* [TASK BRIEF]: Extract the entries in their exact form.
# ENTRIES SHOWN start
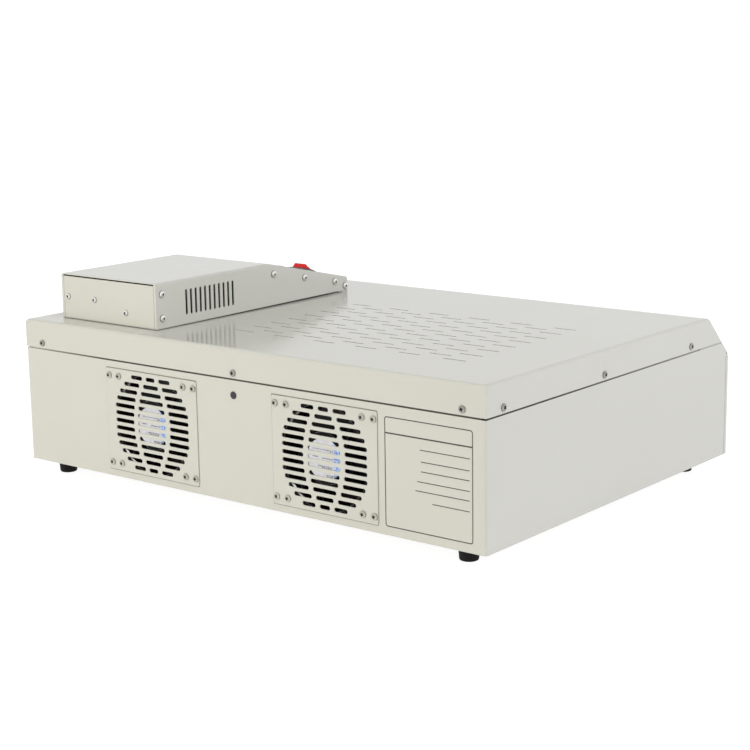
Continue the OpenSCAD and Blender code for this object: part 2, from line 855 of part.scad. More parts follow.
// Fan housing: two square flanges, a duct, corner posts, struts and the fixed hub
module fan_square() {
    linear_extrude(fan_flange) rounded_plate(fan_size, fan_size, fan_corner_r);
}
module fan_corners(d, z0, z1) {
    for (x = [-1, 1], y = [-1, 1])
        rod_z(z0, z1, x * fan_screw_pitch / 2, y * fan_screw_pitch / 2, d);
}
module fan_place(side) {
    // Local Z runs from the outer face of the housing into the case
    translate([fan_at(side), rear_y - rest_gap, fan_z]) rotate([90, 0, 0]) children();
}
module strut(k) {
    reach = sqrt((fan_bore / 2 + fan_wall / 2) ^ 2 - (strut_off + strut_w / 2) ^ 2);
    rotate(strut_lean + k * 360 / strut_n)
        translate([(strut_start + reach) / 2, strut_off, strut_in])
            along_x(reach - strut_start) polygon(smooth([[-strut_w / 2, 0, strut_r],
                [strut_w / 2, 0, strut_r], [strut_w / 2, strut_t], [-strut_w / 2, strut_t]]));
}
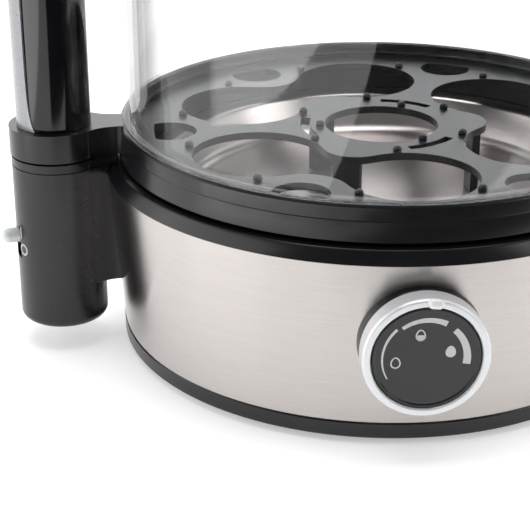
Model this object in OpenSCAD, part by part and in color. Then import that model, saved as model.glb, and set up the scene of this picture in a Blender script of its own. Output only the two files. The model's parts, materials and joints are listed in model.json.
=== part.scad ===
# ENTRIES SHOWN end
* [EXERCISE SOLUTION]:
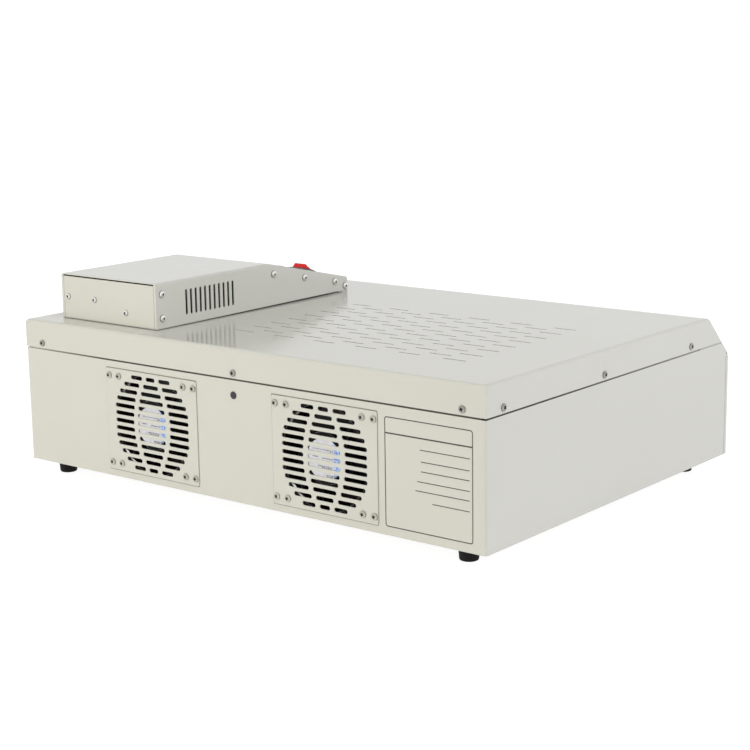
Continue the OpenSCAD and Blender code for this object: part 2, from line 855 of part.scad. More parts follow.
// Fan housing: two square flanges, a duct, corner posts, struts and the fixed hub
module fan_square() {
    linear_extrude(fan_flange) rounded_plate(fan_size, fan_size, fan_corner_r);
}
module fan_corners(d, z0, z1) {
    for (x = [-1, 1], y = [-1, 1])
        rod_z(z0, z1, x * fan_screw_pitch / 2, y * fan_screw_pitch / 2, d);
}
module fan_place(side) {
    // Local Z runs from the outer face of the housing into the case
    translate([fan_at(side), rear_y - rest_gap, fan_z]) rotate([90, 0, 0]) children();
}
module strut(k) {
    reach = sqrt((fan_bore / 2 + fan_wall / 2) ^ 2 - (strut_off + strut_w / 2) ^ 2);
    rotate(strut_lean + k * 360 / strut_n)
        translate([(strut_start + reach) / 2, strut_off, strut_in])
            along_x(reach - strut_start) polygon(smooth([[-strut_w / 2, 0, strut_r],
                [strut_w / 2, 0, strut_r], [strut_w / 2, strut_t], [-strut_w / 2, strut_t]]));
}
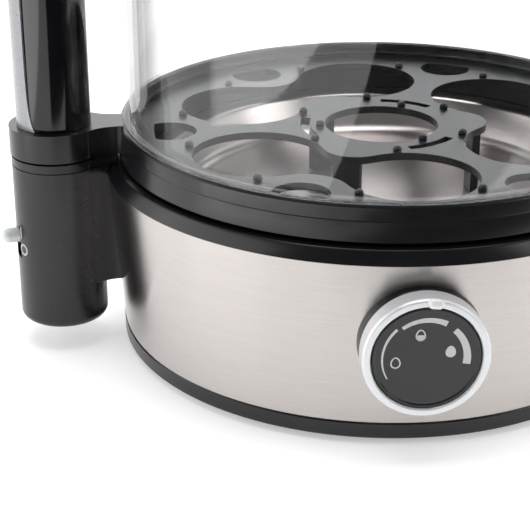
Model this object in OpenSCAD, part by part and in color. Then import that model, saved as model.glb, and set up the scene of this picture in a Blender script of its own. Output only the two files. The model's parts, materials and joints are listed in model.json.
=== part.scad ===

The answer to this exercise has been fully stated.